## Exercise brief
From the line with "build_head()" to the line with "obj.parent = empty", both lines included, set down exactly those lines, please, and no others.

## Collected material
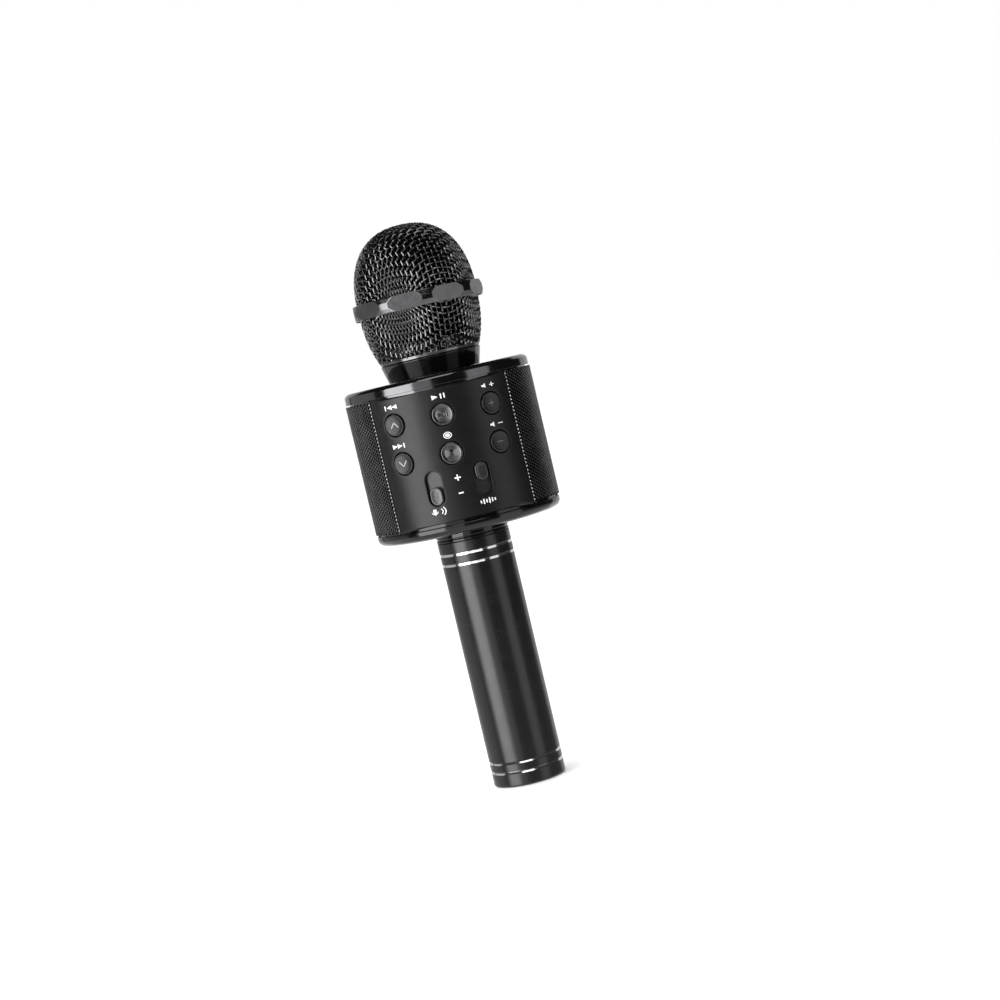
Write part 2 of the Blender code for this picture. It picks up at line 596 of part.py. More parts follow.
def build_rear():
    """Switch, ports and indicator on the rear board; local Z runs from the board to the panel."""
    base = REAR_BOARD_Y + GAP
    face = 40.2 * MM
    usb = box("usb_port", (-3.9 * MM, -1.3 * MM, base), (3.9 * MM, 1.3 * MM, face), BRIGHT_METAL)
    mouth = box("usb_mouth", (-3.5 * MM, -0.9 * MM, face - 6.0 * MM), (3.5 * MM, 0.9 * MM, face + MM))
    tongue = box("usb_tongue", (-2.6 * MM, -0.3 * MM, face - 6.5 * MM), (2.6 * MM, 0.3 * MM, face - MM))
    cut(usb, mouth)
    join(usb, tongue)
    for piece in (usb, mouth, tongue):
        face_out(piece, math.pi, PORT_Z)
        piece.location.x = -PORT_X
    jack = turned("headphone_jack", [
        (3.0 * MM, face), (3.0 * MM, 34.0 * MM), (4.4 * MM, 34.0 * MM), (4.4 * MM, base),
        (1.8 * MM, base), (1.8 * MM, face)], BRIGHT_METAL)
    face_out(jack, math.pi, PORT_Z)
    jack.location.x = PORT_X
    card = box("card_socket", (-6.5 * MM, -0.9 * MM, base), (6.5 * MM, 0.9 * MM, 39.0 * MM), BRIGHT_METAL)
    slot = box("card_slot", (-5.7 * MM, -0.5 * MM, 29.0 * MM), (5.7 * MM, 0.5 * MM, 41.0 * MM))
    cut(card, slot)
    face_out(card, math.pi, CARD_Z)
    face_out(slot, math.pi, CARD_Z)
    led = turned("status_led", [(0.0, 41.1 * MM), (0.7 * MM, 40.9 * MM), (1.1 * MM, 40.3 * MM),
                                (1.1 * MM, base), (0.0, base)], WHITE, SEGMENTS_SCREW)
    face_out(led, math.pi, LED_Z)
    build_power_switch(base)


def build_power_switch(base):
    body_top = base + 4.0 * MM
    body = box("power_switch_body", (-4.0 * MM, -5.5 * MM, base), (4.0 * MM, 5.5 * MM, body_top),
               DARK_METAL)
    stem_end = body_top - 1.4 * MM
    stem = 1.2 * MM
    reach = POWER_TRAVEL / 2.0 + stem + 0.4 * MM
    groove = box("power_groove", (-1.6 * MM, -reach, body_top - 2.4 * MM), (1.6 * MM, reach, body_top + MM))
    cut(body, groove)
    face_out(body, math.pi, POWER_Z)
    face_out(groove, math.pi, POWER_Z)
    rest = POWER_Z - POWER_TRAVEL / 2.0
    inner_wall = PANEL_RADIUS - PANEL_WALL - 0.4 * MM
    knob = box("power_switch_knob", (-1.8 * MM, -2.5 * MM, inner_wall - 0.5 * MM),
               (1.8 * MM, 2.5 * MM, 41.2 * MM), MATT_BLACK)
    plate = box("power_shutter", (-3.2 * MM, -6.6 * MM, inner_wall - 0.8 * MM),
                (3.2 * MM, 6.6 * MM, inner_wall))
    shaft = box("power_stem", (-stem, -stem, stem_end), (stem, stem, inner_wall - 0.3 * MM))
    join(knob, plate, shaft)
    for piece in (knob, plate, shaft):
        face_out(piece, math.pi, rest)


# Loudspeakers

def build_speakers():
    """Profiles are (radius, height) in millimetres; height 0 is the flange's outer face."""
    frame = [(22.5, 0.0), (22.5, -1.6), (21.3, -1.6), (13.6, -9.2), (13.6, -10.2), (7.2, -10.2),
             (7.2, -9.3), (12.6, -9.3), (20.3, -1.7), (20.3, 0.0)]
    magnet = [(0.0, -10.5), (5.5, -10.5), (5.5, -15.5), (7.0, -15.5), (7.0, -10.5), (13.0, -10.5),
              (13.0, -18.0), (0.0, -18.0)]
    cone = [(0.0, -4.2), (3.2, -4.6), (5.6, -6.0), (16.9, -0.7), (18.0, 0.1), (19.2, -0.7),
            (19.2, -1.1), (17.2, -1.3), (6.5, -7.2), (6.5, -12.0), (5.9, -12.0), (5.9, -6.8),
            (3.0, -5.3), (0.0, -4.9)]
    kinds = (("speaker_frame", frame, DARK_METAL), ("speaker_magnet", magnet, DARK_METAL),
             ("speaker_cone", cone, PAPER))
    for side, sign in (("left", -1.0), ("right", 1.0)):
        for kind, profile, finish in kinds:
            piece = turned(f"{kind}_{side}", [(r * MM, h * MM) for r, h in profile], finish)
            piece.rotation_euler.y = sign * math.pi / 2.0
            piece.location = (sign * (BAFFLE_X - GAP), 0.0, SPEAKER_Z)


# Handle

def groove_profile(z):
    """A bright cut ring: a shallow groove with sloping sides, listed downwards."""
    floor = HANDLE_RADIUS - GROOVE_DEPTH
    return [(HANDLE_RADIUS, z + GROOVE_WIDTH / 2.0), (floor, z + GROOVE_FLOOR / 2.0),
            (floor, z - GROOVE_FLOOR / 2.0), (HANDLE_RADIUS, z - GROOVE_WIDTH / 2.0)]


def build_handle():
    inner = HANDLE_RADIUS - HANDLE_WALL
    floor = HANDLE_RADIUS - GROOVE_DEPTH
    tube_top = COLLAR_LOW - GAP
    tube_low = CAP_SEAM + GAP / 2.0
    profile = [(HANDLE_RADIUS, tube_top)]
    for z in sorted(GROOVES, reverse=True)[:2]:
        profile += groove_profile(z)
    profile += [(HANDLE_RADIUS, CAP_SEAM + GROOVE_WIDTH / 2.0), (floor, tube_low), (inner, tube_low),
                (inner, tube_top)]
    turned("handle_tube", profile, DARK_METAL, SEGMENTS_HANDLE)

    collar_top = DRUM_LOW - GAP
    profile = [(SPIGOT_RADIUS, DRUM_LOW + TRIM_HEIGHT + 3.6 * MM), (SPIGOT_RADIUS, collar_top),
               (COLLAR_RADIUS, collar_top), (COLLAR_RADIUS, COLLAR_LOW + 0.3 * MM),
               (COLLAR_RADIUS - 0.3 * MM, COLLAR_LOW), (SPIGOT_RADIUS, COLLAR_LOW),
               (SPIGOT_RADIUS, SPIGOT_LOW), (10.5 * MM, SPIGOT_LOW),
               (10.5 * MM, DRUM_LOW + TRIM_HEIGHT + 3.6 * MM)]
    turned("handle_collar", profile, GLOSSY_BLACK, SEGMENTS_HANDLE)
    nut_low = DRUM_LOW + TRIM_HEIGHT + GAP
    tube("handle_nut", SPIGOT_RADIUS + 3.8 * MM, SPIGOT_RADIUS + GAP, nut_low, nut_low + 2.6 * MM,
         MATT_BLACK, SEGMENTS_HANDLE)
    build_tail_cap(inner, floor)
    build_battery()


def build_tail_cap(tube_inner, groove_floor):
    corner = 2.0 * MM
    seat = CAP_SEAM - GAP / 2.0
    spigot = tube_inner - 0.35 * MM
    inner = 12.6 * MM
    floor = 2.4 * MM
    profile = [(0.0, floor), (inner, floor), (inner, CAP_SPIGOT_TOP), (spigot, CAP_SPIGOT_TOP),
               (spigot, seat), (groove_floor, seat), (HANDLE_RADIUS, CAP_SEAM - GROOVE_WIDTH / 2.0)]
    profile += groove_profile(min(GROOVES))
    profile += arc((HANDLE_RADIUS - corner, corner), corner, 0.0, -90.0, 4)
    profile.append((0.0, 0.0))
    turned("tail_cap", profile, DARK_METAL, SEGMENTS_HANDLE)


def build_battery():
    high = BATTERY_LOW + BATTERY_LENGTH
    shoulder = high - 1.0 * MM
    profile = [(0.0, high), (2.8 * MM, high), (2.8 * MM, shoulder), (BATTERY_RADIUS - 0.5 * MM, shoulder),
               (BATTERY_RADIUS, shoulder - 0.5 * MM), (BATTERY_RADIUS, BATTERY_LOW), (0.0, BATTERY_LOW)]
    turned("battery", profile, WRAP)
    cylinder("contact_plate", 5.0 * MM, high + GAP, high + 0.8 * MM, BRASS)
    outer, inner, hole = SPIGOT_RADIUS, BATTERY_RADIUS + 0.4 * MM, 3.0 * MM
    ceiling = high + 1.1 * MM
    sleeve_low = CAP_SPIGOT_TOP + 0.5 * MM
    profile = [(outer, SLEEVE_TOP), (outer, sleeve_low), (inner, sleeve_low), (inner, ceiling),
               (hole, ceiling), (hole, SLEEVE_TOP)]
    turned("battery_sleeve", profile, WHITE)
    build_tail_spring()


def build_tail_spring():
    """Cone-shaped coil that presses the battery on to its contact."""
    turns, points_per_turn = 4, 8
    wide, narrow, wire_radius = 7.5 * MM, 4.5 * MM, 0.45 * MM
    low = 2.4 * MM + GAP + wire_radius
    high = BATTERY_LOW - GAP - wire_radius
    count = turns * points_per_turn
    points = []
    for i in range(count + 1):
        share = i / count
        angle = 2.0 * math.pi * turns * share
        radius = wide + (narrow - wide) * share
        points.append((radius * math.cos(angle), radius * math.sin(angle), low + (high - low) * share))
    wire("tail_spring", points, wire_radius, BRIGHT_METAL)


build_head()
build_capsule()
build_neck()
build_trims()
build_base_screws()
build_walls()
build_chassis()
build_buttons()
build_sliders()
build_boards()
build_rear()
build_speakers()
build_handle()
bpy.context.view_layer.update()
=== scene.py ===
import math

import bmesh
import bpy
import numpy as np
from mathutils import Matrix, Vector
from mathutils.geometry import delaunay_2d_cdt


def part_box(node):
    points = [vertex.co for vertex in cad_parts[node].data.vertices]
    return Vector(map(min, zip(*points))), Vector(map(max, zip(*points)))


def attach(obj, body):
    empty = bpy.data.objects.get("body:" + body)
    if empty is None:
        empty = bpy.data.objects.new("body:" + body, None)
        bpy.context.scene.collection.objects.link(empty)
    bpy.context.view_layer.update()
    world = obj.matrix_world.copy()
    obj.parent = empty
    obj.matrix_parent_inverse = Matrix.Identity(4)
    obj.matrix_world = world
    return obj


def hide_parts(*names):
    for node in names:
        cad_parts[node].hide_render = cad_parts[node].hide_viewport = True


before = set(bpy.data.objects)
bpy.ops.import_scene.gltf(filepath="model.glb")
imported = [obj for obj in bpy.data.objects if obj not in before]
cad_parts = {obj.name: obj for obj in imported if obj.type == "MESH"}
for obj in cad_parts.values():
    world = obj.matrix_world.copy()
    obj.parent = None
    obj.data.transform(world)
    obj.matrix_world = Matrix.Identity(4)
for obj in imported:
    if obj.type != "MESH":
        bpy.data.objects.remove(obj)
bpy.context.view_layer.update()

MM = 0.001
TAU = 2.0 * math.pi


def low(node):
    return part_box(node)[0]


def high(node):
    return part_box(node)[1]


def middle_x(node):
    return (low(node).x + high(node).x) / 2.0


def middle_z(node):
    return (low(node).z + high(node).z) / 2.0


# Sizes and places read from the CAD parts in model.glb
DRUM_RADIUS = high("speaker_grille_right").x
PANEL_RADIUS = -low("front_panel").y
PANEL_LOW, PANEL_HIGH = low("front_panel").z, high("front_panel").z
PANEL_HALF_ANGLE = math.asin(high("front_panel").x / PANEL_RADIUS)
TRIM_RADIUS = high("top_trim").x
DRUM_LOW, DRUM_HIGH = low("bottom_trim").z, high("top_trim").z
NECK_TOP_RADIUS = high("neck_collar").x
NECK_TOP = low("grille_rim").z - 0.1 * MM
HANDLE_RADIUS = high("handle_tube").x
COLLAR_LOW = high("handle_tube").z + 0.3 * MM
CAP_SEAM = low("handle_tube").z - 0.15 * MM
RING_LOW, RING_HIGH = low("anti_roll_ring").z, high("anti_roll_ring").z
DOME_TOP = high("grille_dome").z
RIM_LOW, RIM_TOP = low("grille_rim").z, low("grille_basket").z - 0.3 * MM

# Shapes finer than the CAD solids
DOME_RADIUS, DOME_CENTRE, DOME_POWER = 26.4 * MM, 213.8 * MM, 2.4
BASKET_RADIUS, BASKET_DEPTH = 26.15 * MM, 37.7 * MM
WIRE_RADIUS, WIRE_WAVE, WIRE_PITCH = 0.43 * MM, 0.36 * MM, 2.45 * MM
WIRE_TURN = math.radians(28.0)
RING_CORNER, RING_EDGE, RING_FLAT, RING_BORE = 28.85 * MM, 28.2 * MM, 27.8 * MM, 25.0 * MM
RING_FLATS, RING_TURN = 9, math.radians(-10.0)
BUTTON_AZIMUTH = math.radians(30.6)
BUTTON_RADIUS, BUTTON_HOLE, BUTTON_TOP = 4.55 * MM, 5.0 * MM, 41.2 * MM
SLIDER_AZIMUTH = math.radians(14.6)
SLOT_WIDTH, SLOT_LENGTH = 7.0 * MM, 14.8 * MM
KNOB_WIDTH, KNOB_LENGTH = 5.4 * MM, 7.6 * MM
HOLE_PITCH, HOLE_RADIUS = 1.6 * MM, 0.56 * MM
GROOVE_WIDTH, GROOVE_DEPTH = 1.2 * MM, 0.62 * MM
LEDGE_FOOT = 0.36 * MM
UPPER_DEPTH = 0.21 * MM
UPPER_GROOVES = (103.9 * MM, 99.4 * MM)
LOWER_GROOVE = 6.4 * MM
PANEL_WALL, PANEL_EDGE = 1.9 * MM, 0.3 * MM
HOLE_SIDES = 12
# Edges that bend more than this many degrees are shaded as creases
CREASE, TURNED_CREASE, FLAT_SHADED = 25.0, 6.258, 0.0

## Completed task
build_head()
build_capsule()
build_neck()
build_trims()
build_base_screws()
build_walls()
build_chassis()
build_buttons()
build_sliders()
build_boards()
build_rear()
build_speakers()
build_handle()
bpy.context.view_layer.update()
=== scene.py ===
import math

import bmesh
import bpy
import numpy as np
from mathutils import Matrix, Vector
from mathutils.geometry import delaunay_2d_cdt


def part_box(node):
    points = [vertex.co for vertex in cad_parts[node].data.vertices]
    return Vector(map(min, zip(*points))), Vector(map(max, zip(*points)))


def attach(obj, body):
    empty = bpy.data.objects.get("body:" + body)
    if empty is None:
        empty = bpy.data.objects.new("body:" + body, None)
        bpy.context.scene.collection.objects.link(empty)
    bpy.context.view_layer.update()
    world = obj.matrix_world.copy()
    obj.parent = empty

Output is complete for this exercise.